### REQUIRED TASK
Retype each line of the listing below, from the first through the one holding "is fixed to", with no other lines.

### DATA SEGMENT
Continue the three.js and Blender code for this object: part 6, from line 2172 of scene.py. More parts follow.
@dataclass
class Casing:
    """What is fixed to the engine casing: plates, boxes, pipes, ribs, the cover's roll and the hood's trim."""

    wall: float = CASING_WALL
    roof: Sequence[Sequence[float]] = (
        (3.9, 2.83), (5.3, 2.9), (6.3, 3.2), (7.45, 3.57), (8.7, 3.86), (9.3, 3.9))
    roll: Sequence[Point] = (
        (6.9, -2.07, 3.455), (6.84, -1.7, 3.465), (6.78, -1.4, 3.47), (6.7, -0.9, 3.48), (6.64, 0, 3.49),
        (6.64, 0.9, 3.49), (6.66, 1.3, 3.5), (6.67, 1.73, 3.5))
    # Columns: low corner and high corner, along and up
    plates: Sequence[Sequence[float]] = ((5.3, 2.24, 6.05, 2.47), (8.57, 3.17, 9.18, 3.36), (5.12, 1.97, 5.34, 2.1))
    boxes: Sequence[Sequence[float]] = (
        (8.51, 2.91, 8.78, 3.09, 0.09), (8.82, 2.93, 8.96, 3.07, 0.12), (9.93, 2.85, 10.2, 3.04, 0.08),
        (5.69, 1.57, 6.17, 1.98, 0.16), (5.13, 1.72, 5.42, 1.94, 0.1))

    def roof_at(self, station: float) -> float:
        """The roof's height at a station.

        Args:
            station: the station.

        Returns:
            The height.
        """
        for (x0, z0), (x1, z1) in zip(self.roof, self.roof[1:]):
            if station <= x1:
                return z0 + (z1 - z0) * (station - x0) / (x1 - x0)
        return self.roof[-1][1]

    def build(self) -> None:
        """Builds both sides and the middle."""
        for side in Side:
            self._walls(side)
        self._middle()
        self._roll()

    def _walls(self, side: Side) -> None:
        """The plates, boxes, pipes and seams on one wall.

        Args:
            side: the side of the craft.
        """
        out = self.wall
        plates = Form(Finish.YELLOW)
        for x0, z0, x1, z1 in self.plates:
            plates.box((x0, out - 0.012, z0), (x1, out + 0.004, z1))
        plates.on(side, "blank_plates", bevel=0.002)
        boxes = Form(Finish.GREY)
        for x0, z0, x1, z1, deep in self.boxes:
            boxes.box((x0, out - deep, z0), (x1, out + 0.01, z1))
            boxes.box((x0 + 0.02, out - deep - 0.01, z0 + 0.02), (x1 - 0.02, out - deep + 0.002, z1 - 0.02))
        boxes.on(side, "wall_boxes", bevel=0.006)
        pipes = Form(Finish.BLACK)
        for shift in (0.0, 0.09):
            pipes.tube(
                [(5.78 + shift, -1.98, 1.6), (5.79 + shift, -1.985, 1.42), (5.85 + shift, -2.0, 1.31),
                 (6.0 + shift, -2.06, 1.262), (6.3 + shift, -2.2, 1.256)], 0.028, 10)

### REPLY
Continue the three.js and Blender code for this object: part 6, from line 2172 of scene.py. More parts follow.
@dataclass
class Casing:
    """What is fixed to the engine casing: plates, boxes, pipes, ribs, the cover's roll and the hood's trim."""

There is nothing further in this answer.